Gravures rupestres de Fontainebleau de type Haut Mont Malmontagne |
Le style HMM se caractérise par des gravures très fines et peu profondes dont les éléments forment des compositions parfois très denses et soigneusement réalisées. Plus encore que les traditionnelles gravures rupestres de Fontainebleau, il convient d'insister sur le caractère non ostentatoire de ces gravures HMM, principalement réalisées dans des cavités exiguës. Elles sont donc souvent très peu visibles depuis l'extérieur. On y retrouve de nombreux signes géométriques, des représentations stylistiques humaines et animales et de nombreuses créatures fantastiques. Parmi les éléments les plus remarquables, on observe des svastikas, des croix présentant des pointes entre les branches, des triangles marqués d'une cupule au centre, des peignes opposés séparés par des cupules, des figures en forme de roue ou évoquant le soleil, des travois (système simple de transport avec des perches ancêtres des charrues) avec attelage, des représentations de cervidés, d'oiseaux, de serpents, de personnages à tête représentés par une cupule, des créatures féminines à tête en demi-lune et corps quadrillé et de créatures masculines à tête triangulaire dont certaines tenant un sistre… Plusieurs personnages sont munis d'un objet en forme de bâton sur lequel sont fixés des éléments qui font penser à un sceptre. Enfin, on notera aussi qu'aucun attribut guerrier indiscutable, tel qu'épée, poignard, lance ou bouclier, n'apparaît dans ce groupe.

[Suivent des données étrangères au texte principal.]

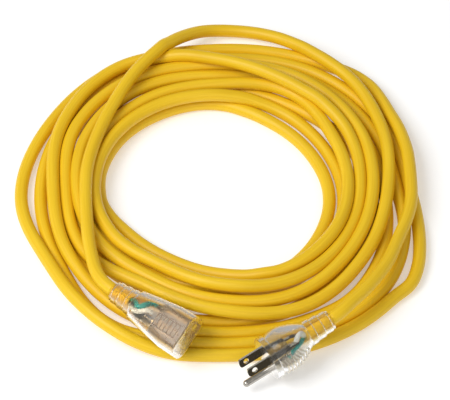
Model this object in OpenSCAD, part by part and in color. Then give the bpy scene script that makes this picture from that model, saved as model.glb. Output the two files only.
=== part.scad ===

L'importance de la découverte a donc conduit à la création d'une équipe de recherche spécifique, constituée de membres du GERSAR, de la SARP (Société archéologique de la région de Puiseaux) et d' une partie du personnel du musée de Préhistoire d'Île-de-France à Nemours pour l'étude de ce groupe de gravures dont le style unique est baptisé « Haut Mont-Malmontagne » (HMM), en raison de la localisation des premières découvertes sur ces secteurs de la forêt.
L’unité du style de chaque panneau suggère que sa réalisation s’est faite en une seule fois et qu’elle est l’œuvre d’un seul graveur. A la différence des autres auvents gravés de la forêt, souvent réutilisés à travers les âges, les signes HMM sont généralement bien individualisés et ne se recouvrent pas, ce qui facilite grandement la lecture des unités graphiques. On peut même observer une certaine logique d'ensemble et de constitution de réseaux dans lesquels les éléments seraient interconnectés.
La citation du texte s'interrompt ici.